======== Stored data ========

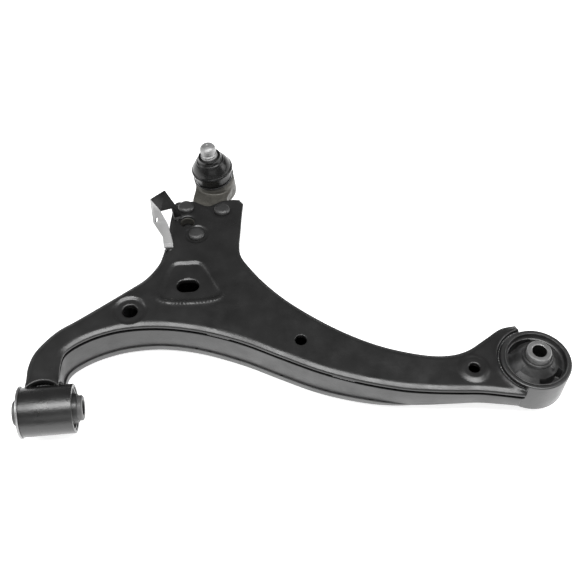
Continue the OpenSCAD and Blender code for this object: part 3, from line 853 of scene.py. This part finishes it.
# The channel's flange, which closes the groove under the rim
mask = np.ones(len(low_outline))
mask[near_ring(low_outline, 2.0)] = 0
mask[(low_outline[:, 1] < TUBE_R - 1) & (low_outline[:, 0] < 30)] = 0
mask[(np.abs(low_outline[:, 0] - NECK_X - 3) < 33) & (low_outline[:, 1] > REACH - 60)] = 0
mask = softened(mask, 1)
outward = -normals_in(low_outline)
LIP = RIM - 2.4
lip = [(-0.6, LIP - 3.6), (2.0, LIP - 1.7), (2.6, LIP - 1.2), (2.6, LIP), (-0.6, LIP)]
section = rounded(lip, [0, 0.8, 0.3, 0.5, 0], 3)
verts, faces = [], []
for (x, y), (nx, ny), w in zip(low_outline, outward, mask):
    for d, z in section:
        dd = d * w if d > 0 else d
        verts.append((x + nx * dd, y + ny * dd, z))
m, n = len(section), len(low_outline)
for i in range(n):
    for k in range(m):
        a, b = i * m + k, i * m + (k + 1) % m
        c, d = ((i + 1) % n) * m + (k + 1) % m, ((i + 1) % n) * m + k
        faces.append((a, b, c, d))
place(solid("channel_flange", verts, faces, M["gap"], 50), "arm", ["lower_shell"])

close_outline = resample(cad_loops("bottom_plate", lambda n, c: n.z < -0.6)[0], 1.8)
# The lip runs out under the channel towards the rear ring.
tuck = 2.7 * smooth((close_outline[:, :1] / SPAN - 0.66) / 0.13)
close_outline = close_outline + normals_in(close_outline) * tuck
close_edge = np.full(len(close_outline), 1.9)


def closing_height(x, y):
    return floor_x(x) - 1.5 + 1.2 * smooth((x / SPAN - 0.68) / 0.11)


def closing_wall(x, y):
    fade = 1 - float(smooth(np.array((x / SPAN - 0.62) / 0.18)))
    if y > REACH - 133 or x > 0.8 * SPAN - 3:
        return floor_at(x) - 0.6
    lap = 2.6 * (1 - float(smooth(np.array((x / SPAN - 0.73) / 0.06))))
    return floor_at(x) + 0.2 + max(6 * fade, lap)


sheet("closing_sheet", close_outline, close_edge, closing_height, closing_wall,
      [(circle(LEG_HOLE, 8), 0.5, 1.2), (circle(PLAIN_HOLE, 6), 0.5, 1.2)], [], -1, 1.4, M["under"],
      6.0, "bottom_plate")

# ---- seam stitches under the upper pressing's rim

stitches = [(0.05, 0.33), (0.14, 0.43), (0.5, 0.35), (0.62, 0.17), (0.35, 0.2), (0.6, 0.0)]
inner = top_outline + normals_in(top_outline) * 2.2
beads = []
for k, (fx, fy) in enumerate(stitches):
    c = np.array([fx * SPAN, fy * REACH])
    near = (np.abs(inner[:, 0] - c[0]) < 13) & (np.abs(inner[:, 1] - c[1]) < 20)
    idx = np.where(near)[0]
    if len(idx) < 3:
        continue
    runs = np.split(idx, np.where(np.diff(idx) > 3)[0] + 1)
    run = max(runs, key=len)
    path = [(inner[i][0], inner[i][1], RIM - 1.2) for i in run]
    beads.append(bead(f"stitch_{k}", path, 1.45, M["weld"], seed=k + 3))
group(beads, "seam_stitches", "weld", "seam_weld")

# ---- front bush

TUBE_END = tube_hi[0]
SLEEVE_R = TUBE_R - 3
FRONT_R = SLEEVE_R - 1.5
profile = [(SLEEVE_R, -TUBE_END), (TUBE_R, -TUBE_END), (TUBE_R, TUBE_END), (SLEEVE_R, TUBE_END)]
profile = rounded(profile, [0.4, 0.7, 0.7, 0.4])
place(lathe("front_tube_body", profile, M["tube"], 160, ALONG_X), "arm", ["front_tube"])
profile = [(FRONT_R, -TUBE_END - 2), (TUBE_R + 1.6, -TUBE_END - 2), (TUBE_R + 1.6, -TUBE_END - 1.1),
           (TUBE_R + 0.4, -TUBE_END - 0.05), (SLEEVE_R - 0.02, -TUBE_END - 0.05),
           (SLEEVE_R - 0.02, TUBE_END - 1), (FRONT_R, TUBE_END - 1)]
profile = rounded(profile, [1.0, 0.8, 0.3, 0.2, 0.1, 0.5, 0.5])
place(lathe("front_sleeve", profile, M["sleeve"], 160, ALONG_X), "arm", ["front_bush_sleeve"])
INNER_R = CORE_R + 0.05
profile = [(INNER_R + r, -TUBE_END - z) for r, z in ((0, 3.5), (1.6, 3.5), (2.2, 0.5), (3.4, -1.6))]
profile += [(FRONT_R - r, -TUBE_END - z) for r, z in ((2.2, -1.6), (1.0, -0.2), (0.05, 0))]
profile += [(FRONT_R - r, TUBE_END - z) for r, z in ((0.05, 3), (1.3, 4.6))]
profile += [(INNER_R + r, TUBE_END + z) for r, z in ((3.4, -4), (2.2, -0.5), (1.6, 3.5), (0, 3.5))]
obj = lathe("front_rubber", rounded(profile, 0.9), M["bush"], 128, ALONG_X)
place(obj, "arm", ["front_bush_rubber"])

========

* _Task instructions_: Using the data above, return each line exactly as written.

* _Task result_:
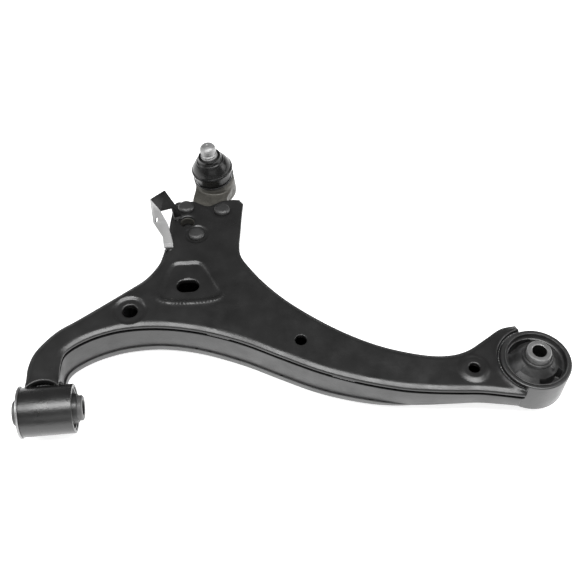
Continue the OpenSCAD and Blender code for this object: part 3, from line 853 of scene.py. This part finishes it.
# The channel's flange, which closes the groove under the rim
mask = np.ones(len(low_outline))
mask[near_ring(low_outline, 2.0)] = 0
mask[(low_outline[:, 1] < TUBE_R - 1) & (low_outline[:, 0] < 30)] = 0
mask[(np.abs(low_outline[:, 0] - NECK_X - 3) < 33) & (low_outline[:, 1] > REACH - 60)] = 0
mask = softened(mask, 1)
outward = -normals_in(low_outline)
LIP = RIM - 2.4
lip = [(-0.6, LIP - 3.6), (2.0, LIP - 1.7), (2.6, LIP - 1.2), (2.6, LIP), (-0.6, LIP)]
section = rounded(lip, [0, 0.8, 0.3, 0.5, 0], 3)
verts, faces = [], []
for (x, y), (nx, ny), w in zip(low_outline, outward, mask):
    for d, z in section:
        dd = d * w if d > 0 else d
        verts.append((x + nx * dd, y + ny * dd, z))
m, n = len(section), len(low_outline)
for i in range(n):
    for k in range(m):
        a, b = i * m + k, i * m + (k + 1) % m
        c, d = ((i + 1) % n) * m + (k + 1) % m, ((i + 1) % n) * m + k
        faces.append((a, b, c, d))
place(solid("channel_flange", verts, faces, M["gap"], 50), "arm", ["lower_shell"])

close_outline = resample(cad_loops("bottom_plate", lambda n, c: n.z < -0.6)[0], 1.8)
# The lip runs out under the channel towards the rear ring.
tuck = 2.7 * smooth((close_outline[:, :1] / SPAN - 0.66) / 0.13)
close_outline = close_outline + normals_in(close_outline) * tuck
close_edge = np.full(len(close_outline), 1.9)


def closing_height(x, y):
    return floor_x(x) - 1.5 + 1.2 * smooth((x / SPAN - 0.68) / 0.11)


def closing_wall(x, y):
    fade = 1 - float(smooth(np.array((x / SPAN - 0.62) / 0.18)))
    if y > REACH - 133 or x > 0.8 * SPAN - 3:
        return floor_at(x) - 0.6
    lap = 2.6 * (1 - float(smooth(np.array((x / SPAN - 0.73) / 0.06))))
    return floor_at(x) + 0.2 + max(6 * fade, lap)


sheet("closing_sheet", close_outline, close_edge, closing_height, closing_wall,
      [(circle(LEG_HOLE, 8), 0.5, 1.2), (circle(PLAIN_HOLE, 6), 0.5, 1.2)], [], -1, 1.4, M["under"],
      6.0, "bottom_plate")

# ---- seam stitches under the upper pressing's rim

stitches = [(0.05, 0.33), (0.14, 0.43), (0.5, 0.35), (0.62, 0.17), (0.35, 0.2), (0.6, 0.0)]
inner = top_outline + normals_in(top_outline) * 2.2
beads = []
for k, (fx, fy) in enumerate(stitches):
    c = np.array([fx * SPAN, fy * REACH])
    near = (np.abs(inner[:, 0] - c[0]) < 13) & (np.abs(inner[:, 1] - c[1]) < 20)
    idx = np.where(near)[0]
    if len(idx) < 3:
        continue
    runs = np.split(idx, np.where(np.diff(idx) > 3)[0] + 1)
    run = max(runs, key=len)
    path = [(inner[i][0], inner[i][1], RIM - 1.2) for i in run]
    beads.append(bead(f"stitch_{k}", path, 1.45, M["weld"], seed=k + 3))
group(beads, "seam_stitches", "weld", "seam_weld")

# ---- front bush

TUBE_END = tube_hi[0]
SLEEVE_R = TUBE_R - 3
FRONT_R = SLEEVE_R - 1.5
profile = [(SLEEVE_R, -TUBE_END), (TUBE_R, -TUBE_END), (TUBE_R, TUBE_END), (SLEEVE_R, TUBE_END)]
profile = rounded(profile, [0.4, 0.7, 0.7, 0.4])
place(lathe("front_tube_body", profile, M["tube"], 160, ALONG_X), "arm", ["front_tube"])
profile = [(FRONT_R, -TUBE_END - 2), (TUBE_R + 1.6, -TUBE_END - 2), (TUBE_R + 1.6, -TUBE_END - 1.1),
           (TUBE_R + 0.4, -TUBE_END - 0.05), (SLEEVE_R - 0.02, -TUBE_END - 0.05),
           (SLEEVE_R - 0.02, TUBE_END - 1), (FRONT_R, TUBE_END - 1)]
profile = rounded(profile, [1.0, 0.8, 0.3, 0.2, 0.1, 0.5, 0.5])
place(lathe("front_sleeve", profile, M["sleeve"], 160, ALONG_X), "arm", ["front_bush_sleeve"])
INNER_R = CORE_R + 0.05
profile = [(INNER_R + r, -TUBE_END - z) for r, z in ((0, 3.5), (1.6, 3.5), (2.2, 0.5), (3.4, -1.6))]
profile += [(FRONT_R - r, -TUBE_END - z) for r, z in ((2.2, -1.6), (1.0, -0.2), (0.05, 0))]
profile += [(FRONT_R - r, TUBE_END - z) for r, z in ((0.05, 3), (1.3, 4.6))]
profile += [(INNER_R + r, TUBE_END + z) for r, z in ((3.4, -4), (2.2, -0.5), (1.6, 3.5), (0, 3.5))]
obj = lathe("front_rubber", rounded(profile, 0.9), M["bush"], 128, ALONG_X)
place(obj, "arm", ["front_bush_rubber"])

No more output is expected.